I would like to demonstrate LINQ in a way that does not use LINQ to SQL. I will break down a LINQ statement into lines of code that developers might be more familiar with in an attempt to show what is going on under the covers. I will start with code that hopefully everyone has seen/written before, then build up to a LINQ statement that performs the same operation. This way you will see what the compiler turns your LINQ Statements into.
In each example we will search through a collection of Customer objects to find all the Customers that meet our criteria (that "pass our test"). The following statement will be used in each example to filter the collection (I will refer to this as: The Test)
Customer.CompanyName.ToUpper().StartsWith(OUR_STRING.ToUpper())
Example 1
In this example we will use a foreach loop to iterate through a collection of Customers.
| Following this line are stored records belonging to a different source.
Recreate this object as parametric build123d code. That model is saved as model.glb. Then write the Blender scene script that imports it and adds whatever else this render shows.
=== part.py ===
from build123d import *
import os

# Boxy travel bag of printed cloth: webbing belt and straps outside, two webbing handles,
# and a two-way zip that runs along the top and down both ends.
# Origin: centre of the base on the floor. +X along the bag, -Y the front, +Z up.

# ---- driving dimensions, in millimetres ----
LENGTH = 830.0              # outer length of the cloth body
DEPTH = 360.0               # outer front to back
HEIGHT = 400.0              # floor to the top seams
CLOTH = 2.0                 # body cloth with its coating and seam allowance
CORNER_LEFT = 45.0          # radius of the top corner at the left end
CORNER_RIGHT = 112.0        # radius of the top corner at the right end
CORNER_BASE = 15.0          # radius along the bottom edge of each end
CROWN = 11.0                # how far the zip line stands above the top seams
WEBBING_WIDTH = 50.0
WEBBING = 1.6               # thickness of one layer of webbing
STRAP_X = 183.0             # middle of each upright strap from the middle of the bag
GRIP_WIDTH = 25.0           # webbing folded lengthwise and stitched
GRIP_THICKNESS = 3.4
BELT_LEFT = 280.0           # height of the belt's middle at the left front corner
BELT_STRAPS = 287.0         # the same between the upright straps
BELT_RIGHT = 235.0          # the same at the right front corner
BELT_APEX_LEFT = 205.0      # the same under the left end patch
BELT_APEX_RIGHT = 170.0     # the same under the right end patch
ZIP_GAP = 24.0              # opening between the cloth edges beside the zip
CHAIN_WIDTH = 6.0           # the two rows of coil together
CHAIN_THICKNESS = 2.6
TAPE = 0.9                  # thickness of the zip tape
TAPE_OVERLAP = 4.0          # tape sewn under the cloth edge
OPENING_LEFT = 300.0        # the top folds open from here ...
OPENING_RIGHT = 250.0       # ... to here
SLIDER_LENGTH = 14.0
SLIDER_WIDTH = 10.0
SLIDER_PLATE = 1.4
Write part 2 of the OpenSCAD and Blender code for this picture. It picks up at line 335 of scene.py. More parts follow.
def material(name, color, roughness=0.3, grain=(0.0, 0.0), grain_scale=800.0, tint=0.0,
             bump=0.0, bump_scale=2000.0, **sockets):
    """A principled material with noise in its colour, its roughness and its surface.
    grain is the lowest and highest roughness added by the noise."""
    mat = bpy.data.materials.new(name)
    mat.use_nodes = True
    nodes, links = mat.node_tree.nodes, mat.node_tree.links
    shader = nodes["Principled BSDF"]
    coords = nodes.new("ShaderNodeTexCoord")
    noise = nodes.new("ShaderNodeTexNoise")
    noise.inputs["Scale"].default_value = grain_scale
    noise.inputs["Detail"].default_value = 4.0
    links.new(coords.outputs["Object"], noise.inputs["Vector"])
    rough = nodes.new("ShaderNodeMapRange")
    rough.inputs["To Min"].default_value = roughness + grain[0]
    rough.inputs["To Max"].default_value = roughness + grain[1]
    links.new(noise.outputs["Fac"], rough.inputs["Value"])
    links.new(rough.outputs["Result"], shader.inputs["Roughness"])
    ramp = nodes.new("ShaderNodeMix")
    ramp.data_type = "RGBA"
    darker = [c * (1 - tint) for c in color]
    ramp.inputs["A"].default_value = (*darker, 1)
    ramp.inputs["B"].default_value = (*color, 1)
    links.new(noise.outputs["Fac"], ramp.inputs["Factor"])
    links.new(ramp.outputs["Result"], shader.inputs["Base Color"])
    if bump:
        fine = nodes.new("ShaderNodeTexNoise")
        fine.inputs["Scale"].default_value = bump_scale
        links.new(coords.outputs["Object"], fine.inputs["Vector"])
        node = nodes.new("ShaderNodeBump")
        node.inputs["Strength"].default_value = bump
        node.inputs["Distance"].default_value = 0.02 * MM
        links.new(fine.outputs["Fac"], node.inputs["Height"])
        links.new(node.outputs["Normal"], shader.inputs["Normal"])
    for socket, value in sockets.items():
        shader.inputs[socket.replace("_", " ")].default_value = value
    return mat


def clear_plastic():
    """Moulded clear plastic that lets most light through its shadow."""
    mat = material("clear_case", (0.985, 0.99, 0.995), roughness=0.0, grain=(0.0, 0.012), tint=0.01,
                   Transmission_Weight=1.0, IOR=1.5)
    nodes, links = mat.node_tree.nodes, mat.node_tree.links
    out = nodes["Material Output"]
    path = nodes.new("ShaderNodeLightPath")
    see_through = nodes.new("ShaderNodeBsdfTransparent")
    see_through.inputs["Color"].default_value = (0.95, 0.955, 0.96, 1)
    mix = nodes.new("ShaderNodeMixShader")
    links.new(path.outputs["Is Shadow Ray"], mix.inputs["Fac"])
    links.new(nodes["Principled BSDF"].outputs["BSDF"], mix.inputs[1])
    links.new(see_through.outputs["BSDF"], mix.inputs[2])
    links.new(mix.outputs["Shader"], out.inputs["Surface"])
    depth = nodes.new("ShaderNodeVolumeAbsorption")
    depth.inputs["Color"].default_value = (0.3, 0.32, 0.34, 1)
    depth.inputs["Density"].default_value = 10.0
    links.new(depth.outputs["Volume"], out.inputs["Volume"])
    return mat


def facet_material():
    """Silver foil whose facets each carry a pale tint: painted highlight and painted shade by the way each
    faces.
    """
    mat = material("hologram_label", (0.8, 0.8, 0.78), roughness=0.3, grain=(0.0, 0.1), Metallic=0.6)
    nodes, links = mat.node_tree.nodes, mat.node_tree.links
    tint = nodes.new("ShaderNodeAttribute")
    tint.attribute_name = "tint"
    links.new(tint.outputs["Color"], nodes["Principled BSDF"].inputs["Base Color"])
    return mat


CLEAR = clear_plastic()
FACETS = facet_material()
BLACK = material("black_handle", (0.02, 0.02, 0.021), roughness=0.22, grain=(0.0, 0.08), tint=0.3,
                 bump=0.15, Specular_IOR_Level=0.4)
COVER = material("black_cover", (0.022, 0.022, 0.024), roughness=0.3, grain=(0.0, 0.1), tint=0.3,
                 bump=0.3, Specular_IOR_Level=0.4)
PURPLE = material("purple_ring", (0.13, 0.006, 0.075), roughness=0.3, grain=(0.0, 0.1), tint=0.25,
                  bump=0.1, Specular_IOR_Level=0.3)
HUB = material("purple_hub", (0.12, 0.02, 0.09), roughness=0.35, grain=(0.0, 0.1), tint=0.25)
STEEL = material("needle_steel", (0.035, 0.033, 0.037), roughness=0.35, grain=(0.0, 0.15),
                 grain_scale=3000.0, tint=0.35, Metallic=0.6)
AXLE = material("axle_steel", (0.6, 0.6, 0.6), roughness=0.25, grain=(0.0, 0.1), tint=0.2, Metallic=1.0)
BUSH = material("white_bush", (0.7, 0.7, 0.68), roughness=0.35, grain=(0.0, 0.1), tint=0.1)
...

If a Customer passes our test, we will add it to a second collection of Customers... That’s it.
[see code]
Example 2
In this example we will use the foreach loop again, but we will move The Test out of the loop and into its own class. This can be a little confusing – it seems like an extra/unnecessary step. This is just to help show you what the compiler does when you write an anonymous method (which we haven’t done yet, but we’re going to...). If this example confuses you, just read on, then come back to it later.
[see code]
Example 3
In this example the foreach loop from the previous examples has been replaced by the FindAll() method. The FindAll() method does exactly what we have been doing manually in the past two examples. It will loop through the collection of Customers and test each Customer to see if it passes our test. If it does, it will add that Customer to a second collection and eventually return that collection. All we have to do is pass in The Test.
Now, if you have not worked with delegates before, this is where it might get a little fuzzy. Although, you probably have worked with delegates before without knowing it. If you have ever handled a Button’s Click event, you have worked with delegates.
You can think of a Delegate like a method that can be passed around like a variable (kind of like a method pointer). And Delegates also have types. The type of a delegate defines what the method signature needs to look like, but not the logic within the method. A Button’s Click Event Delegate has a type of EventHandler. The definition of which looks like this:
public delegate void EventHandler(object sender, EventArgs e);
And so, your Button_Click method needs to look like this:
public void Button1_Click(object sender, EventArgs e) { }
Your button_click method needs to return void and have two parameters, an object and an EventArgs class. The name of the method and the logic within it do not matter.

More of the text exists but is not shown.